• _What the task asks_: Identify each line below containing the string "joints" and copy it.

Rows from an object dataset
***

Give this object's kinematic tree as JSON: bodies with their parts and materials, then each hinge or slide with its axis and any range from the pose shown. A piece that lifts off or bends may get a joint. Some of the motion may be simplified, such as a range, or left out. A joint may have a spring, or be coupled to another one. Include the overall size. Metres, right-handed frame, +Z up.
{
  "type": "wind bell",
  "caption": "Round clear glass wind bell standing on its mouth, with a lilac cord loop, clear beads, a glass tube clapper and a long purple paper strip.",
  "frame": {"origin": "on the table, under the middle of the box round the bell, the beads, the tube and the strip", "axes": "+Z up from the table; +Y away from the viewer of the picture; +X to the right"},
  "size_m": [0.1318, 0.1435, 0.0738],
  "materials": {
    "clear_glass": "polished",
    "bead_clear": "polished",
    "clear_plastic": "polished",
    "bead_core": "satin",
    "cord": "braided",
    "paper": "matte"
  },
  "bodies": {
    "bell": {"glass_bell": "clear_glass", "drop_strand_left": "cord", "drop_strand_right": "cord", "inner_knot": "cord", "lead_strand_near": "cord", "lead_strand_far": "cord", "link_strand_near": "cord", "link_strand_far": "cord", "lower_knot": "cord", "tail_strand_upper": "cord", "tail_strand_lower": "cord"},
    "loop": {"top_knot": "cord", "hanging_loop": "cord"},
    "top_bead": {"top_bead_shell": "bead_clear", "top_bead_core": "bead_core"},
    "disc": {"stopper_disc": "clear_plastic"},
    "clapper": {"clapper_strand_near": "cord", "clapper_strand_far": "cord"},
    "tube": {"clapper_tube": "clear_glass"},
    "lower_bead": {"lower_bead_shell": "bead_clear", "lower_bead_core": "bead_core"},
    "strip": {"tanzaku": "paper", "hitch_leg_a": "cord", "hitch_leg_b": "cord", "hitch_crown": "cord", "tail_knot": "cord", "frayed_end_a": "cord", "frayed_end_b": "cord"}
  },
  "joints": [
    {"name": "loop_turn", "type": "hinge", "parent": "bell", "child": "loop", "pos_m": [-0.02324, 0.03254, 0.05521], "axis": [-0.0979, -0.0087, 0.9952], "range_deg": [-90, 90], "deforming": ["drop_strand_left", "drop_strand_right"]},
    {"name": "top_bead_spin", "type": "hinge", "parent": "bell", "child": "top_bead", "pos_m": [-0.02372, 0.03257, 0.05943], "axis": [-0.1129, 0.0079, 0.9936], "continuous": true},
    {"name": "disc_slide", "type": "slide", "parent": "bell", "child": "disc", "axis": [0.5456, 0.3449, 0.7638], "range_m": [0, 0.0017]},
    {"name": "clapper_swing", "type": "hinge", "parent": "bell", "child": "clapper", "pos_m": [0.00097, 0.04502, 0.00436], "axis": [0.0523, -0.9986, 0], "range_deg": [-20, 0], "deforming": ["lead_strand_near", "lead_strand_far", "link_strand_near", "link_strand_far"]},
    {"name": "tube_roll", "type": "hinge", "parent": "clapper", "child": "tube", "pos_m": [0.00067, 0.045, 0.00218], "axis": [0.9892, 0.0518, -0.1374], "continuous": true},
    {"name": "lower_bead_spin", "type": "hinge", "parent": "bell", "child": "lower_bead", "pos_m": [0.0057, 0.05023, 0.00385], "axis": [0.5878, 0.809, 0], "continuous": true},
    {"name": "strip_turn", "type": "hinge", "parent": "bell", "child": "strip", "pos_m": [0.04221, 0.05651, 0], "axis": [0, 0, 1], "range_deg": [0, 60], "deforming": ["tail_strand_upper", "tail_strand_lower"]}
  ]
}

***

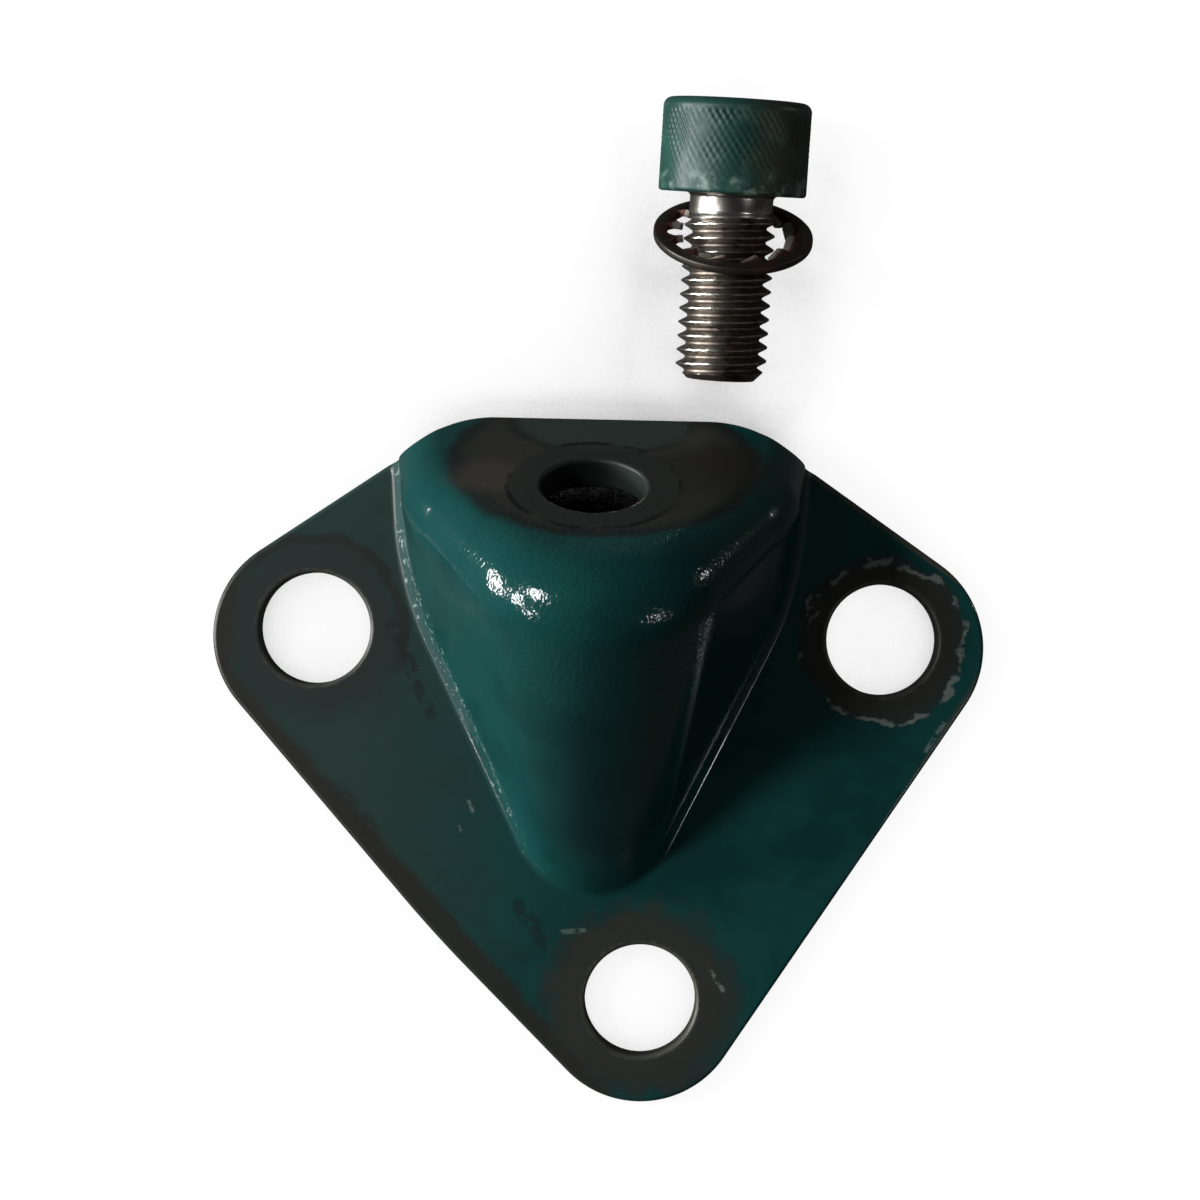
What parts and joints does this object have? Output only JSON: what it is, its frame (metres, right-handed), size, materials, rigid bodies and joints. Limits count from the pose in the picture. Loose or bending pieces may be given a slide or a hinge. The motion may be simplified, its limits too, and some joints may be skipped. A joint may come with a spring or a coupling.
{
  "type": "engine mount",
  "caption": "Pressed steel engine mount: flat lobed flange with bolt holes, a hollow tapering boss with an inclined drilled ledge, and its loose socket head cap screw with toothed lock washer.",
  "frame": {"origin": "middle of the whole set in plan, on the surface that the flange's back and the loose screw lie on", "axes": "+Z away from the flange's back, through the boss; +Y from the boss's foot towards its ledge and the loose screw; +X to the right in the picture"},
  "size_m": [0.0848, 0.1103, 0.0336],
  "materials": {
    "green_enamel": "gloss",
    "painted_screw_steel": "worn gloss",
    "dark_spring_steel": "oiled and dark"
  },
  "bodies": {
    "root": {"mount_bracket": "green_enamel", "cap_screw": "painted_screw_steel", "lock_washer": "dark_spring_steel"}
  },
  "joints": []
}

***

• _Task answer_:
  "joints": [
What parts and joints does this object have? Output only JSON: what it is, its frame (metres, right-handed), size, materials, rigid bodies and joints. Limits count from the pose in the picture. Loose or bending pieces may be given a slide or a hinge. The motion may be simplified, its limits too, and some joints may be skipped. A joint may come with a spring or a coupling.
  "joints": []